While Ava’s search for Mitch drives the story, survival is only part of the nightmare. Many of the weapon’s victims didn’t stay dead. Some regained motor function despite being brain dead, becoming violent and unpredictable.

The military assigns the remaining survivors grim roles, from protection duty to disposing of bodies, creating a fractured society built on fear and exhaustion. That emotional and physical toll lands squarely on Ridley’s shoulders, and Hilditch says she fully embraced it.

"[Daisy] just gave her absolute all. I hadn't seen her do anything quite like this before, and I think she also got a lot out of, like, doing something that was going to push her to her limit," he says.

"Yeah, she just got to try things out there she hasn't probably been able to try out yet. The whole movie rests on her shoulders, and you're just completely engrossed every second she's on screen.

“You're just rooting for her, you know? [Her character] takes so many hits throughout the movie that, you know, we're really on her side by the time everything comes out in the wash."

Along the way, Ava crosses paths with Clay, a cleanup worker who approaches the apocalypse with a surprisingly relaxed attitude. The two don’t click at first, but form an uneasy partnership when Ava convinces him to abandon his post, revive a motorcycle, and head toward Woodbridge, where Mitch was last seen.

Hilditch designed Clay as Ava’s complete opposite, both emotionally and morally. "I just love movies where you've got someone's yin to someone's yang. From a writing point of view, it was like, 'Okay, who's the worst person she could be paired up with?'

“It had to be someone who's just exhibiting the complete opposite traits that Ava has. So it had to be the Aussie who'll say whatever the fuck he wants; the perfect stick of dynamite to throw into the movie. [Brenton] gets all the best lines, he gets all the best laughs.
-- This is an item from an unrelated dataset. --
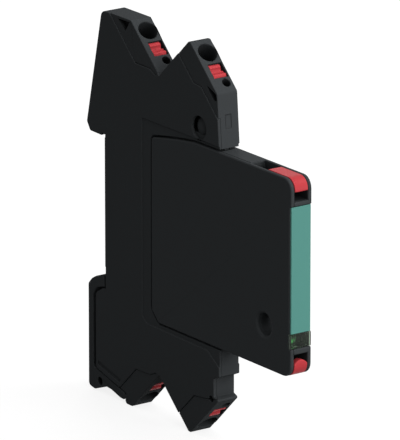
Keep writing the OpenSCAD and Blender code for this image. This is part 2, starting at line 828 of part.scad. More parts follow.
module module_case() color(black) {
    difference() {
        union() {
            slab(module_in_x, module_half_w)
                module_outline();
            slab(-module_in_x, module_in_x + weld)
                difference() {
                    module_outline();
                    difference() {
                        module_hollow();
                        for (side = [1, -1])
                            pocket_wall(side);
                    }
                }
            for (p = board_posts)
                cross_cylinder(p, 1.2, board_t / 2, module_in_x + weld);
            cross_cylinder([side_hole_f, -side_hole_z], side_hole_r + 0.8, -module_in_x, module_in_x + weld);
        }
        slab(-module_half_w - 1, pocket_x)
            for (side = [1, -1])
                lever_pocket(side);
        for (side = [1, -1])
            cross_cylinder(edge_point(side, pivot_from_front, pivot_d), pivot_r + running_gap,
                0, pivot_end_x + seat_gap);
        cross_cylinder([side_hole_f, -side_hole_z], side_hole_r, -through, through);
        case_front_cuts();
        guide_grooves();
        for (z = concat(blade_zs, [earth_z]))
            slab(-blade_w / 2 - running_gap, blade_w / 2 + running_gap)
                translate([module_rear_f - 1, z - blade_t / 2 - running_gap])
                    square([module_rim_t + 2, blade_t + 2 * running_gap]);
    }
}

// Seats for the label and the window, shared by both halves of the module
module case_front_cuts() {
    slab(-half_w - 1, half_w + 1) {
        translate([label_seat_f, label_low_z - seat_gap])
            square([2, label_h + seat_gap + running_gap]);
        translate([module_front_f - window_lip_d - running_gap, window_z - window_h / 2 - running_gap])
            square([window_d + 2, window_h + 2 * running_gap]);
    }
    slab(-window_body_x - running_gap, window_body_x + running_gap)
        translate([module_front_f - window_d - running_gap, window_z - window_h / 2 - running_gap])
            square([window_d + 2, window_h + 2 * running_gap]);
}

module guide_grooves() {
    slab(-tongue_x - slide_gap, tongue_x + slide_gap) {
        translate([module_rear_f - 1, module_top_z - guide_depth])
            square([front_f - module_rear_f + 0.3, guide_depth + 1]);
        translate([module_rear_f - 1, -module_bottom_z - 1])
            square([front_f - module_rear_f + 0.3, guide_depth + 1]);
    }
}

module module_cover() color(black) {
    difference() {
        union() {
            slab(-module_half_w, -module_in_x)
                module_outline();
            slab(-cheek_x - weld, -pocket_x)
                intersection() {
                    module_outline();
                    union() {
                        for (side = [1, -1])
                            lever_pocket(side);
                    }
                }
        }
        for (side = [1, -1])
            cross_cylinder(edge_point(side, pivot_from_front, pivot_d), pivot_r + running_gap,
                -pivot_end_x - seat_gap, 0);
        cross_cylinder([side_hole_f, -side_hole_z], side_hole_r, -through, 0);
        translate([-module_half_w - 0.01, -side_hole_f, -side_hole_z])
            rotate([0, 90, 0])
                cylinder(r1 = side_hole_r + 0.5, r2 = side_hole_r, h = 0.5);
        case_front_cuts();
    }
}

// Circuit board with clearance round the lever pockets and the round hole
module circuit_board() color("#2f6b3f") {
    slab(-board_t / 2, board_t / 2)
        difference() {
            polygon([
                [board_rear_f, board_top_z - 3.2], [board_rear_f + 9, board_top_z],
                [module_front_f - pocket_len - 1.4, board_top_z],
                [module_front_f - pocket_len - 1.4, module_top_z - pocket_d - 1.3],
                [board_front_f, module_top_z - pocket_d - 1.3],
                [board_front_f, pocket_d + 1.3 - module_bottom_z],
                [module_front_f - pocket_len - 1.4, pocket_d + 1.3 - module_bottom_z],
                [module_front_f - pocket_len - 1.4, -board_bottom_z],
                [board_rear_f + 3, -board_bottom_z], [board_rear_f, 4 - board_bottom_z]
            ]);
            translate([side_hole_f, -side_hole_z])
                circle(r = side_hole_r + 1.2);
            translate([tube_f - tube_r - seat_gap, -tube_len / 2 - 0.02])
                square([2 * (tube_r + seat_gap), tube_len + 0.04]);
        }
}

// Three-electrode gas discharge tube lying in a cut-out of the board
tube_r = 1.9;
tube_len = 8;
tube_f = board_rear_f + 11;
module gas_tube() color("#d9d4c6") {
    translate([0, -tube_f, -tube_len / 2])
        rotate_extrude()
            polygon([
                [0, 0], [tube_r, 0], [tube_r, 0.9], [tube_r - 0.2, 0.9], [tube_r - 0.2, 3.5],
                [tube_r, 3.5], [tube_r, 4.5], [tube_r - 0.2, 4.5], [tube_r - 0.2, tube_len - 0.9],
                [tube_r, tube_len - 0.9], [tube_r, tube_len], [0, tube_len]
            ]);
}

diode_z = 7;
diode_f = board_rear_f + 21;
diode_len = 5;
diode_w = 3.2;
lead_len = 0.8;
module suppressor_diode(z) color("#3a3a3c") {
    slab(-board_t / 2 - 1.4, -board_t / 2 - 0.15)
        translate([diode_f, z - diode_w / 2])
            square([diode_len, diode_w]);
    slab(-board_t / 2 - 0.4, -board_t / 2)
        translate([diode_f - lead_len, z - 0.9])
            square([diode_len + 2 * lead_len, 1.8]);
}

resistor_z = 10;
resistor_f = board_rear_f + 32;
resistor_w = 2.4;
module decoupling_resistor(z) color("#4a4d52") {
    slab(-board_t / 2 - 1, -board_t / 2)
        translate([resistor_f, z - resistor_w / 2])
            square([2 * resistor_w, resistor_w]);
}

module contact_blade(z) color(copper) {
    translate([-blade_w / 2, -board_rear_f, z - blade_t / 2])
        cube([blade_w, board_rear_f - blade_tip_f - 0.8, blade_t]);
    translate([-blade_w / 2 + 0.3, -blade_tip_f - 1, z - blade_t / 2 + 0.15])
        cube([blade_w - 0.6, 1, blade_t - 0.3]);
    translate([-blade_w / 2 - 0.4, -board_rear_f, z - blade_t / 2])
        cube([blade_w + 0.8, board_rear_f - module_rear_f - module_rim_t - seat_gap, blade_t]);
}

module status_leds() color("#3fae57") {
    for (k = [-1, 1])
        slab(-board_t / 2 - 1, -board_t / 2)
            translate([board_front_f - 1.2, window_z + 0.8 * k - 0.45])
                square([1.4, 0.9]);
}

module status_window() color("#6f7d78", 0.6) {
    window_low_z = window_z - window_h / 2;
    window_high_z = window_z + window_h / 2;
    front = module_front_f - seat_gap;
    slab(-module_half_w, module_half_w)
        polygon(rounded([
            [module_front_f - window_lip_d, window_high_z, 0], [front, window_high_z, 0.3],
            [front, window_low_z, 0.3], [module_front_f - window_lip_d, window_low_z, 0]
        ]));
    slab(-window_body_x, window_body_x)
        for (z = [window_low_z, window_high_z - 0.8])
            translate([module_front_f - window_d, z])
                square([window_d - window_lip_d + weld, 0.8]);
}

module label_strip() color(teal) {
    translate([-label_w / 2, -label_seat_f - label_t, label_low_z])
        cube([label_w, label_t, label_h]);
}

// L-shaped lever that follows the module's front corner
module release_lever(side) color(red) {
    slab(-lever_w / 2, lever_w / 2) {
        polygon(edge_rounded(side, [
            [lever_len, 1.6, 0.3], [lever_len - 0.6, 0, 0.4], [0, 0, lever_corner_r],
            [0, lever_nose, 0.3], [lever_front_t, lever_nose, 0.2], [lever_front_t, lever_t, 0.3],
            [lever_len, lever_t, 0.3]
        ]));
        translate(edge_point(side, pivot_from_front, pivot_d))
            circle(r = boss_r);
    }
    cross_cylinder(edge_point(side, pivot_from_front, pivot_d), pivot_r, -pivot_end_x, pivot_end_x);
}

base_housing();
base_cover();
rail_latch();
earth_contact();
current_bar(TOP_REAR);  // current_bar_top_rear
current_bar(TOP_FRONT);  // current_bar_top_front
current_bar(BOTTOM_REAR);  // current_bar_bottom_rear
current_bar(BOTTOM_FRONT);  // current_bar_bottom_front
clamp_spring(TOP_REAR);  // clamp_spring_top_rear
clamp_spring(TOP_FRONT);  // clamp_spring_top_front
clamp_spring(BOTTOM_REAR);  // clamp_spring_bottom_rear
clamp_spring(BOTTOM_FRONT);  // clamp_spring_bottom_front
pusher(TOP_REAR);  // pusher_top_rear
pusher(TOP_FRONT);  // pusher_top_front
pusher(BOTTOM_REAR);  // pusher_bottom_rear
pusher(BOTTOM_FRONT);  // pusher_bottom_front
module_case();
module_cover();
circuit_board();
gas_tube();
suppressor_diode(diode_z);  // suppressor_diode_1
suppressor_diode(-diode_z);  // suppressor_diode_2
decoupling_resistor(resistor_z);  // decoupling_resistor_1
decoupling_resistor(-resistor_z);  // decoupling_resistor_2
contact_blade(blade_zs[0]);  // contact_blade_1
contact_blade(blade_zs[1]);  // contact_blade_2
contact_blade(blade_zs[2]);  // contact_blade_3
contact_blade(blade_zs[3]);  // contact_blade_4
contact_blade(earth_z);  // earth_blade
status_leds();
status_window();
label_strip();
release_lever(1);  // release_lever_top
release_lever(-1);  // release_lever_bottom
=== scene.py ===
"""Looks of a slim rail-mounted surge protector: moulded shells, contacts, board and studio stage."""

import json
import math

import bmesh
import bpy
from mathutils import Matrix, Vector

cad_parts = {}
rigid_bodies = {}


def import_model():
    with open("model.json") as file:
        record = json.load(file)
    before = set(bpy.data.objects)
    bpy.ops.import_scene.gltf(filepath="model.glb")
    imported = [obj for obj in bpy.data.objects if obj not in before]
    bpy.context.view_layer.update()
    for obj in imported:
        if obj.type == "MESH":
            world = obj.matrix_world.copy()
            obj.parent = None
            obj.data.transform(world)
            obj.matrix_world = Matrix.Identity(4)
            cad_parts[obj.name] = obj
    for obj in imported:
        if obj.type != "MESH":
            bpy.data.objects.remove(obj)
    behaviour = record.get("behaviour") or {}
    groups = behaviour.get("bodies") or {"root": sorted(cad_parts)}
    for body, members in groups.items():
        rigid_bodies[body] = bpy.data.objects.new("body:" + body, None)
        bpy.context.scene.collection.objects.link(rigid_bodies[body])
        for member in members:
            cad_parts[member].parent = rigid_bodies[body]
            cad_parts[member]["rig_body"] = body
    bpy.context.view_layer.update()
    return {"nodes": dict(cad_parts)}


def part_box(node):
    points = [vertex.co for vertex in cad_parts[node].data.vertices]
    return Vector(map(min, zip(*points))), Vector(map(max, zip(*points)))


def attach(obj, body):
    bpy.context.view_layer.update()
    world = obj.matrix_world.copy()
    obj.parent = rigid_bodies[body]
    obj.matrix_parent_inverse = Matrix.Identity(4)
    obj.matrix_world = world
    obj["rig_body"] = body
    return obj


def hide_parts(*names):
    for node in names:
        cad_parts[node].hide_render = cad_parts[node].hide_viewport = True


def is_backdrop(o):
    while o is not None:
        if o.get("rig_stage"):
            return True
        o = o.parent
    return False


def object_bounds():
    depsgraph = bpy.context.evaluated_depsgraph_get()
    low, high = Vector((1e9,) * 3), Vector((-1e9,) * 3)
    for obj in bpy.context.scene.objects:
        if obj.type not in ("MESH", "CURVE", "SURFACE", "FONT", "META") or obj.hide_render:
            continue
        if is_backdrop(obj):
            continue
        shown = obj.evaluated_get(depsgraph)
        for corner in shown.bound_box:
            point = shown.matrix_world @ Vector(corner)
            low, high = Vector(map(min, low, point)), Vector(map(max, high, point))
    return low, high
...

"It's [been] so good watching the movie with audiences. I've been on a festival junket all year, which has been just amazing, seeing how people respond to Clay and how those gags land in a very organic way – when you're wrapped up in the emotion and the tension, it'll be broken by Brenton.

“He's such a great actor; he's got all that everyman charm, he's oozing sex appeal, and I can't wait for the rest of the world to see him in this different light."

Best known to many for her role in Star Wars, Ridley is clearly carving out new territory here, anchoring a horror film that lives or dies by her performance. If Hilditch’s comments are any indication, We Bury the Dead shows a side of her audiences haven’t seen yet.

We Bury the Dead is out now in US theaters.